The Foot Roller


There were three of us who worked in the Zoo Graphics Room at Busch Gardens. Two hauntingly beautiful women, whose animal knowledge was astounding. My friend, Margo, was one. She and I were the two zoo graphic artists and ended up being partners for seventeen years. Her work was always professional and the quality was superior. Even today her property and mine back up to each other, down in the Florida swamps, near Thonotosassa.

Then there was Chris, another fountain of knowledge. Chris is an award-winning writer. I wanted to take in every word of wisdom I could from her. We were lunch buddies, and both remembered the "love and peace" movement of the sixties very well. Chris was the instigator of, and some of you may still remember, the Free Store on Nebraska Avenue. You would bring in and donate items you no longer wanted and take home something that you did, for free!

Chris was the Assistant Curator of Conservation Education. She wrote all the informational copy for Margo's zoo brochures and tee shirts. She also wrote the copy for my large animal identification signs throughout the park, located along the guest sidewalks. She was amazing at providing the most information with the fewest words possible, whereas sometimes it seems like I ramble on trying to get as many words into a single sentence as I possibly can and make it go on forever and you don't know when it's going to end.

The three of us really loved working together. We had our desks pushed together so we all faced each other. We produced work that won many national awards and we had a great deal of fun doing it.

The reason we loved this unconventional office was because it had previously been the reptile house. We had two big sinks. One of Margo's duties, which she loved, was cleaning and re-articulating large antelope skeletons. The final step of cleaning the bones was to place them in a big terrarium of some kind of African dead flesh-eating beetles that left spotless snow-white bones. The re-articulated skeletal animals were magnificent!

Chris loved that the wall behind her chair had once been a wall of viewing windows with a long guest sidewalk outside running parallel with it. The windows had been covered. Then a facial wall of side by side vertical pee-wee poles was placed over it to appear "hut-like". Many times throughout the day guests would have an uncontrollable urge to drag their hand or an object over these poles, like we've all done as children dragging a stick along a picket fence. Chris would always say "It feels like someone's playing a xylophone on my spine."

Something I did was take a twenty ft. long paper dragon I had brought back from China and attach it to the ceiling. It ran almost the entire length of the ceiling and it was pretty cool.

Our office door had a 10"X 12" glass window in it. All day long, other employees could not pass by our door without stopping and looking through that window in all directions.

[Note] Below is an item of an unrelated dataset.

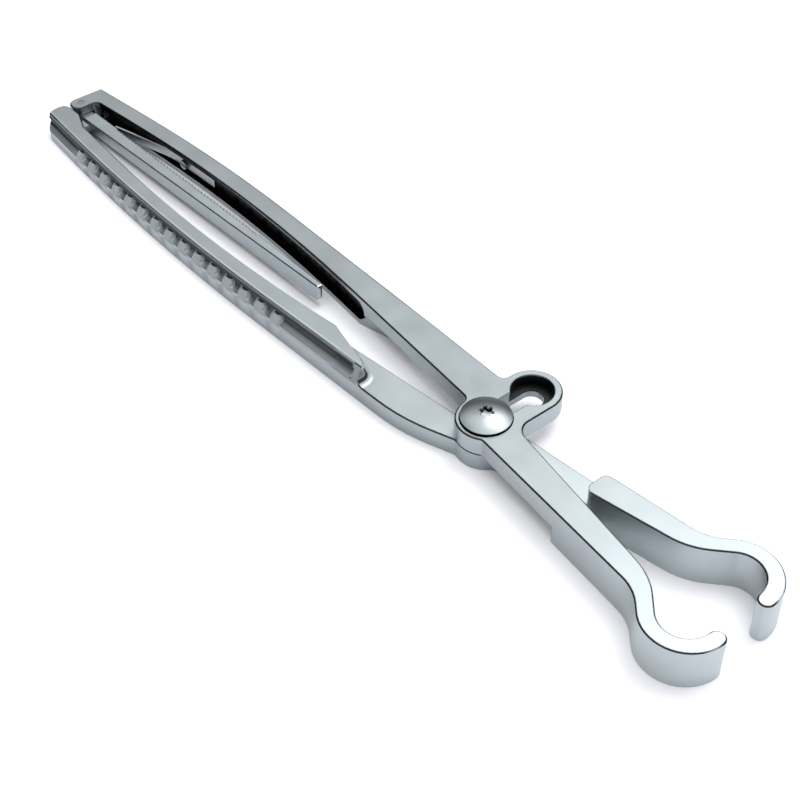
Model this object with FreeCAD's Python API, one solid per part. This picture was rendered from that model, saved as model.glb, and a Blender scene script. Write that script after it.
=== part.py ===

We put a piece of frosted paper over the window with an eyehole cut in it, with a flap to peep out of like a speakeasy.

I could never find the paint can opening key, so I bought one of those devices that you attach to your car keys in case you lose them. You clap your hands and it activates a shrill beeping sound that leads you to them. It worked great...except, it was also activated by the frequency of Margo's laugh, which was often. Her laugh would set it off about five or six times a day. If that ever happened when a visitor stopped by, I'd tell them "Our boss, Judi, had that installed and it also goes off in her office and let's her know that we're laughing and not working."

All these years laters, the three of us are now retired from Busch Gardens and we're still close friends and go out to dinner and to the movies regularly.

We never ran out of things to talk about in our Graphics Room. I learned more, working with those two women than I did in all my previous years of doing zoo work. I told Margo one day that I couldn't understand why a small lake near our houses had suddenly lost all of its egrets and herons. For years the trees that lined the edge of the lake were filled with the birds every night. And then they were gone. She quickly responded, "There was probably an alligator removed from the lake."

"An alligator?" I said, "What would an alligator have to do with the egrets roosting and nesting up in the trees?"

She said, "An alligator would keep the raccoons away, which would climb the trees and eat the birds and eggs."

Wise and uncanny knowledge like this is how I benefited daily from both Chris and Margo.

During one of these thought-provoking conversations with them, in the Graphics Room, I was sitting and soaking in what was being discussed. As I listened, I was mindlessly rolling a pencil with my foot, back and forth, on the floor under my desk. I noticed it wasn't rolling right but reasoned it was because of the rough concrete floor of the former reptile house that was now our office. Finally, I interrupted, saying, as I looked under my desk, "Why isn't this thing rolling like it's supposed to?" Then I said ...."Oh, no!" "It's my glasses!"